Step 3 — Deliver rewards within two seconds. This is the most important habit to build. The moment your dog performs the target behaviour — sits, stays, comes when called — your hand should be moving toward the pouch immediately. Mark the behaviour with a verbal cue like "yes" or a clicker at the exact moment it happens, then follow with the treat as fast as possible.
Step 4 — Keep sessions short. A treat pouch full of high-value rewards makes it tempting to keep going until it's empty. Resist this. Short sessions of five to ten minutes with high repetition and high success rates build faster learning than long sessions where the dog starts losing focus. End on a success, not on exhaustion.
Step 5 — Fade the pouch gradually. Once a behaviour is reliably learned, begin reducing how often you deliver a treat for that specific behaviour. Move to intermittent reinforcement — rewarding every second or third correct response rather than every one. This actually strengthens the behaviour over time. Eventually the pouch becomes optional for established commands, though keeping it on during new skill sessions always makes sense.
When to Have the Pouch On
The treat pouch is most valuable during active training sessions — teaching new commands, working on recall, practising loose lead walking, or introducing your dog to new environments where focus is harder to maintain.
It's also worth wearing during the early stages of any new behaviour, even outside formal training sessions. If you're working on not jumping at guests, having the pouch on when people arrive means you can reward four paws on the floor immediately rather than missing the moment.
You don't need it for every walk once your dog has solid baseline manners — but during any session where you're actively asking your dog to learn or perform, it earns its place.
Common Mistakes to Avoid
Reaching for the pouch before giving the cue. Dogs read body language constantly. If your hand moves toward the pouch before you ask for the behaviour, your dog learns to watch your hand rather than listen to your cue. Give the cue first, wait for the response, then reward.
Using treats that are too large. Large treats take longer to eat, slow your repetition rate, and fill your dog up faster. Cut treats into small pieces — pea-sized is the standard for most training contexts.
Inconsistent reward timing. Rewarding three seconds after the behaviour, then immediately, then two seconds after creates an inconsistent signal. Your dog can't learn clearly from variable timing. Work on making your reward delivery consistently fast.
Keeping the pouch on all day. Wearing a treat pouch constantly outside training sessions can make your dog fixated on it rather than on the training itself. Use it intentionally during sessions and put it away between them.
Tips for Better Training Results
Pair your treat pouch sessions with the right environment.
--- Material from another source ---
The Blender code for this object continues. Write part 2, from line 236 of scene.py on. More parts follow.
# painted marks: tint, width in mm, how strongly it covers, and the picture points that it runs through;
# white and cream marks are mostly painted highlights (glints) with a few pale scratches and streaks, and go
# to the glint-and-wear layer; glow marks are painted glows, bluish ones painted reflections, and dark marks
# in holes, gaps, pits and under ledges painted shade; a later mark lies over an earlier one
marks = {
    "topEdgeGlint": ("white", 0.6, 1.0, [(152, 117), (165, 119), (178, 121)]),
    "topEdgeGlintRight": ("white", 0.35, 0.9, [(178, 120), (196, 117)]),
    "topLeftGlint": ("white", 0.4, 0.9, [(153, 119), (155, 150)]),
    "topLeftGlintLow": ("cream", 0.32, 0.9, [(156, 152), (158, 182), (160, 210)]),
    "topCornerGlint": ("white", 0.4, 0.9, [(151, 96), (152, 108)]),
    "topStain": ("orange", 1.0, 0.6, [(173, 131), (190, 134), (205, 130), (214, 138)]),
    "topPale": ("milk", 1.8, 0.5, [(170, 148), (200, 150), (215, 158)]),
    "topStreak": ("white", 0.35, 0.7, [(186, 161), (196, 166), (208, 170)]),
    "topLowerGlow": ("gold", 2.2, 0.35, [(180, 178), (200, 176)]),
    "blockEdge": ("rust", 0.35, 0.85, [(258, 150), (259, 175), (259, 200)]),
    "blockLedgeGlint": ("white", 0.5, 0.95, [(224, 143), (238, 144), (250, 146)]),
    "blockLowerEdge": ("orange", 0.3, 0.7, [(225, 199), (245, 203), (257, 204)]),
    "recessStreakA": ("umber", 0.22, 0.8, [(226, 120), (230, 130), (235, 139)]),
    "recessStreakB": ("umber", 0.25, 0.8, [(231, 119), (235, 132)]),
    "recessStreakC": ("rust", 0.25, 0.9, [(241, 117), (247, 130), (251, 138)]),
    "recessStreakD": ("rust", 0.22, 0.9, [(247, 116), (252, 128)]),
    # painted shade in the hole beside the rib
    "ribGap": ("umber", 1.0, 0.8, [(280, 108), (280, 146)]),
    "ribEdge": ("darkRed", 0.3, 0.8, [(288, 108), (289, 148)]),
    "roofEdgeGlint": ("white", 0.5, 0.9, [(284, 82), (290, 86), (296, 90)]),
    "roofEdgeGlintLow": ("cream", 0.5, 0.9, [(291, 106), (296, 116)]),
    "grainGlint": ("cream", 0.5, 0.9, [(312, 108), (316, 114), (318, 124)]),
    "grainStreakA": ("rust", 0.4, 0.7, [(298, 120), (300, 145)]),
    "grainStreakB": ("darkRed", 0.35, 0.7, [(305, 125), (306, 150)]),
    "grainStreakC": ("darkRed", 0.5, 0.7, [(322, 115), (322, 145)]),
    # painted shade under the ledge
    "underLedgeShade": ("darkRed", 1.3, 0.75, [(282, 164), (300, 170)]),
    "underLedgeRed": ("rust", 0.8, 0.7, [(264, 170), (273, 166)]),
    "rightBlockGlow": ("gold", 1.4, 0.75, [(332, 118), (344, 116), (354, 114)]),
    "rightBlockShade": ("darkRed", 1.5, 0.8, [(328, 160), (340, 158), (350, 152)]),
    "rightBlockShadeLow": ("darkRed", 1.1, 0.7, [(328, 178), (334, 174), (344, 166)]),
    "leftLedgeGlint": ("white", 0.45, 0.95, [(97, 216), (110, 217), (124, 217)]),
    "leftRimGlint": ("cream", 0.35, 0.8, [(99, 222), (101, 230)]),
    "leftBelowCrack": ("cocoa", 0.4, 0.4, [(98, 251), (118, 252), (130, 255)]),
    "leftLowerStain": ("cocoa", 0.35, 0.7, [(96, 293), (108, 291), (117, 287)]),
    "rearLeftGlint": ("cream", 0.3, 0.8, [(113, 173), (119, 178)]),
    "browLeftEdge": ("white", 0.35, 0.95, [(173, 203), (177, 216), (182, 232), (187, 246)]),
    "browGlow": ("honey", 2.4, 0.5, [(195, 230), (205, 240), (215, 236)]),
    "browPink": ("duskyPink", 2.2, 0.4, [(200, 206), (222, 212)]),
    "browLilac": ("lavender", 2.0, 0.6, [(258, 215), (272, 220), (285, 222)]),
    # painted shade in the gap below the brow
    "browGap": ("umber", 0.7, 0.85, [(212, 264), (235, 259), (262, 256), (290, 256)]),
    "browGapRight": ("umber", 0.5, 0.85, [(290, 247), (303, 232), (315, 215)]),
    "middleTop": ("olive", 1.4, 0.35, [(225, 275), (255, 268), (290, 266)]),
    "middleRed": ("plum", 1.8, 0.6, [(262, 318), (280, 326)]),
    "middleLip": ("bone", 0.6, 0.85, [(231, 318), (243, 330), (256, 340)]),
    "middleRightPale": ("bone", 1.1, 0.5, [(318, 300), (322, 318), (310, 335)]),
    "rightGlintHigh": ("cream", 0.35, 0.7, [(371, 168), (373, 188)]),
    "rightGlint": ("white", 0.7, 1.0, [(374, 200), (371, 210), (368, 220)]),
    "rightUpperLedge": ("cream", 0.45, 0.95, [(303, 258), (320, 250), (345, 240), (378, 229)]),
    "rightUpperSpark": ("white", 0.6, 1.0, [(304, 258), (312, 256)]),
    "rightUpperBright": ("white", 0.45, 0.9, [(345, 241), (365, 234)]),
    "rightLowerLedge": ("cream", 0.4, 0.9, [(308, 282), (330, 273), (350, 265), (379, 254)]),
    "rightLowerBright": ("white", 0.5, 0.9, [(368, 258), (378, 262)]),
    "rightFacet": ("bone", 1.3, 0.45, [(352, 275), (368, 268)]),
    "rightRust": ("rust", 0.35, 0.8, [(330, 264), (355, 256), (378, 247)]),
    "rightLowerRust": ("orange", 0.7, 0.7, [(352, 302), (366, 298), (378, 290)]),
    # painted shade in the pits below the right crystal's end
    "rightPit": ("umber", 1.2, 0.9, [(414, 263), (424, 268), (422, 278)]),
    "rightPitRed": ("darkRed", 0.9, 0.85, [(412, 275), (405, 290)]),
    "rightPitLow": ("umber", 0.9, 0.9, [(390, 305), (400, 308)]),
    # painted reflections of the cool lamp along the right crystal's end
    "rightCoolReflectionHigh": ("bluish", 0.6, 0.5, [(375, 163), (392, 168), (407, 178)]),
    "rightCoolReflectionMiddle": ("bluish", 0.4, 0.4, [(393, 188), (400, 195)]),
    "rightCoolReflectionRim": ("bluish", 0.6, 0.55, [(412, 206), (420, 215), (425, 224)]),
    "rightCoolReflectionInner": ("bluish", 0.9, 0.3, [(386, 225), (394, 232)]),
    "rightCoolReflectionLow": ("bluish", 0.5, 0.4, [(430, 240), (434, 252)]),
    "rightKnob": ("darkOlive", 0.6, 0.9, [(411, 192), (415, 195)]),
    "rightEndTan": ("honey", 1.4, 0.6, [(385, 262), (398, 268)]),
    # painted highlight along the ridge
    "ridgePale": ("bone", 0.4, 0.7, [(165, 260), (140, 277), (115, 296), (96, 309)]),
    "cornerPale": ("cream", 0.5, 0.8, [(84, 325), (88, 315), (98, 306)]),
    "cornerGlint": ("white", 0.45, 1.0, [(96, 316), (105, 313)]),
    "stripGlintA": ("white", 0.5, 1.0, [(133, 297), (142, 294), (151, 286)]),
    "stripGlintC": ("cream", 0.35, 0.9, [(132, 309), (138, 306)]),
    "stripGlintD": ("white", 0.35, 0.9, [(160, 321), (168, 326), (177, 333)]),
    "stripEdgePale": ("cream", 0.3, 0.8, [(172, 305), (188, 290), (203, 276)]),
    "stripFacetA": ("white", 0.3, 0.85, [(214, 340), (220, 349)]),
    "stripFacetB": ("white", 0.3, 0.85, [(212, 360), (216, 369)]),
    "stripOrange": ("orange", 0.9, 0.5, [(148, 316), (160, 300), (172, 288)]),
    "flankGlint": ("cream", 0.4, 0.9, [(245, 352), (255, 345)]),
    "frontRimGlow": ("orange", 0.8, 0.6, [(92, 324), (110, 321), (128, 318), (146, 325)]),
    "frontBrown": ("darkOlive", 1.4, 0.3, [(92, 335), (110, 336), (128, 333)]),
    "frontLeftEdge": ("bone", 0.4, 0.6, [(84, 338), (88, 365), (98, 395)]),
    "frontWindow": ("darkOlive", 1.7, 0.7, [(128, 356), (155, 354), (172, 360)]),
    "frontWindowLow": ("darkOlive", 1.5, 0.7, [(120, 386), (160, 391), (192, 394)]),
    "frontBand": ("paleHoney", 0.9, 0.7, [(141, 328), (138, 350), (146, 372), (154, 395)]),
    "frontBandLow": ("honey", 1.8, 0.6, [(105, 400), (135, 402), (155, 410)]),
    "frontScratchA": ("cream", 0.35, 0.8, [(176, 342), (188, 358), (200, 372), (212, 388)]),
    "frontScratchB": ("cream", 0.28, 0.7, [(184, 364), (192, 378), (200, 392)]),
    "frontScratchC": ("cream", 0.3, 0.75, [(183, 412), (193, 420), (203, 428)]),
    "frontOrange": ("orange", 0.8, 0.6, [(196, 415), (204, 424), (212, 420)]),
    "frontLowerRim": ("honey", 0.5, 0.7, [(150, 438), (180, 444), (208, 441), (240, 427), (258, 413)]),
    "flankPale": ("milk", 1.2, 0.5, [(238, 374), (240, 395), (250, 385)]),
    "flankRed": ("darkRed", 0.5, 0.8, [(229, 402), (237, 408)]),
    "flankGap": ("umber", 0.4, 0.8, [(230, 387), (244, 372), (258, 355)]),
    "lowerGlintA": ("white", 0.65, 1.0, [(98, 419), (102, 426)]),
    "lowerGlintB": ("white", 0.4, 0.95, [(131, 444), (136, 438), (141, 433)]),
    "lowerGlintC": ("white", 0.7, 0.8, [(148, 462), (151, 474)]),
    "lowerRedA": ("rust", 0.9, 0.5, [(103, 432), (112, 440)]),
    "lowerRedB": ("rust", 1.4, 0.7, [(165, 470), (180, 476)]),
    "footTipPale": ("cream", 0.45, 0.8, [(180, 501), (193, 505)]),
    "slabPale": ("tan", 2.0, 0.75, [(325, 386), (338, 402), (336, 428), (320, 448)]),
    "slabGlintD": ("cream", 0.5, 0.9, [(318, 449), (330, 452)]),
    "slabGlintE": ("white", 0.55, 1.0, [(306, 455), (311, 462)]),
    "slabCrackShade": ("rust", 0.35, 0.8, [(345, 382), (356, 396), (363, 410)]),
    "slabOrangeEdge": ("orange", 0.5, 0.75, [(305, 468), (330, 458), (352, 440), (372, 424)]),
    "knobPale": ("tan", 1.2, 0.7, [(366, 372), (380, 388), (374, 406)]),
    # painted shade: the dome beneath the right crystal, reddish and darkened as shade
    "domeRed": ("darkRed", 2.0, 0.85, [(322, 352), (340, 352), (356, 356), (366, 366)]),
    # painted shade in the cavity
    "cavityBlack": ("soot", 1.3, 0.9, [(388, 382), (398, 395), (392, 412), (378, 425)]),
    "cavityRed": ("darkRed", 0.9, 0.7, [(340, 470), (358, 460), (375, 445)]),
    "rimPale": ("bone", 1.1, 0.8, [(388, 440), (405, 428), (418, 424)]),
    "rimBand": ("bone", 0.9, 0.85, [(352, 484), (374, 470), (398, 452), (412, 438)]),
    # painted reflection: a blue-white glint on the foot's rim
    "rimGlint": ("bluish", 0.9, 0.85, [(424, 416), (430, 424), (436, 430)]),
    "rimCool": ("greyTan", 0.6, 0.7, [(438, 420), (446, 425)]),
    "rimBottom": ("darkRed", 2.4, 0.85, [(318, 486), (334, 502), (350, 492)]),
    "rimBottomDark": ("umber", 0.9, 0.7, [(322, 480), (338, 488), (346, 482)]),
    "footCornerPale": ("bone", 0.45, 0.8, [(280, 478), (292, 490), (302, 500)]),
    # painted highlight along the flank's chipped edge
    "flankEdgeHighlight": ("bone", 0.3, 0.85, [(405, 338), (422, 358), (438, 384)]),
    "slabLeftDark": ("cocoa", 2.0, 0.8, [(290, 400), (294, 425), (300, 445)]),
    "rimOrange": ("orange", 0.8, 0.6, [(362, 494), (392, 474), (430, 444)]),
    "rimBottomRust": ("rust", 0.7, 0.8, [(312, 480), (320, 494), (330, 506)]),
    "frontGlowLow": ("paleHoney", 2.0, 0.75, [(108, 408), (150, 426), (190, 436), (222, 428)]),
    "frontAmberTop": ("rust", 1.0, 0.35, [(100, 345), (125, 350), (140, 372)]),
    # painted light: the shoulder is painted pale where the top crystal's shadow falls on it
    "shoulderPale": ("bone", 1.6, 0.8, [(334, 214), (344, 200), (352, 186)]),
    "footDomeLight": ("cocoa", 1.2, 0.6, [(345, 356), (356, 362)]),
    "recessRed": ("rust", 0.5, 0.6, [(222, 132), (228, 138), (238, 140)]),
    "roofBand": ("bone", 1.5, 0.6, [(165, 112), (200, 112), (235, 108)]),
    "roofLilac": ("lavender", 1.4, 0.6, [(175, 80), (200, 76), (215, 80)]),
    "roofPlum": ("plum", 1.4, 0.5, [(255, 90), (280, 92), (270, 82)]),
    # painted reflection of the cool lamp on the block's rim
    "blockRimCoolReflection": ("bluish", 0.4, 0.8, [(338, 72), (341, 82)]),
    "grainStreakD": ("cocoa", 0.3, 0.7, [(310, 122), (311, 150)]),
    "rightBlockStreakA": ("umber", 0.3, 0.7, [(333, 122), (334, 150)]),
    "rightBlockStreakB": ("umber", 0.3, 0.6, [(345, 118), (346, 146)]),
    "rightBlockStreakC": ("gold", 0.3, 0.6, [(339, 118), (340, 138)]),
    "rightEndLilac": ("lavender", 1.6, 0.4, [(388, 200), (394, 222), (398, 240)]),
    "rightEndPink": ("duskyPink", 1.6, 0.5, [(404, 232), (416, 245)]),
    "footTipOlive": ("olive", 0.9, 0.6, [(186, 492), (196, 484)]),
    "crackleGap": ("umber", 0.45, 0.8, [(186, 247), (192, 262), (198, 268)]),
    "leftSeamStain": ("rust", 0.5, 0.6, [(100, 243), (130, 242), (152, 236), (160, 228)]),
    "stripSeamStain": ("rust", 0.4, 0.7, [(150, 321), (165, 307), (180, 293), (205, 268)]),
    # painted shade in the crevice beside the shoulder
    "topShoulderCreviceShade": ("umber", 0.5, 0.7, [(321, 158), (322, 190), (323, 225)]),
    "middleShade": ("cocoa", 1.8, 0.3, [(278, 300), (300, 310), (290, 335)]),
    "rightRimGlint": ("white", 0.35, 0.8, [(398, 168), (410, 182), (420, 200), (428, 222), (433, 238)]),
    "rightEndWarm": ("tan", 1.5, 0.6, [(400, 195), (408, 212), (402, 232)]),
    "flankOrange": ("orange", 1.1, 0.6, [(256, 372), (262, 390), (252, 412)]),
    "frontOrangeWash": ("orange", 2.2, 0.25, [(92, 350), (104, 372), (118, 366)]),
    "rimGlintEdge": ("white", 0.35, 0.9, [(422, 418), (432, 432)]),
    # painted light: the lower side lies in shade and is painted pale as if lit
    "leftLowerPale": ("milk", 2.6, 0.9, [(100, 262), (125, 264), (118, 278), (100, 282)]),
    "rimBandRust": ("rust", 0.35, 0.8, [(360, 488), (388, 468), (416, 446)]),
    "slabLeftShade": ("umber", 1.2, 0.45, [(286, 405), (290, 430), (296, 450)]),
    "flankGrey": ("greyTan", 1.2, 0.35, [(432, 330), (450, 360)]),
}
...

A dog that's already overstimulated by a busy park will struggle to focus regardless of how good the treats are. Start new skills in low-distraction environments and build up gradually as the behaviour becomes reliable.
Combine food rewards with play where your dog is motivated by both. Some dogs respond as strongly to a short game with a favourite toy as they do to a treat — knowing which your dog prefers gives you more tools. Our guide to dog toys for dogs Australia covers how to identify what your dog finds most rewarding and how to use that in training.
Finally, pair your training setup with a comfortable resting space. A dog that trains hard needs to recover well — browse the full range of dog beds Australia to find the right option for your dog's size and sleeping style.
The Bottom Line
Knowing how to use a dog treat pouch for training comes down to three things — fast reward delivery, consistent timing, and short focused sessions. The pouch itself is just a tool. Used correctly, it removes the friction between the right behaviour and the reward, which is where most training progress actually happens.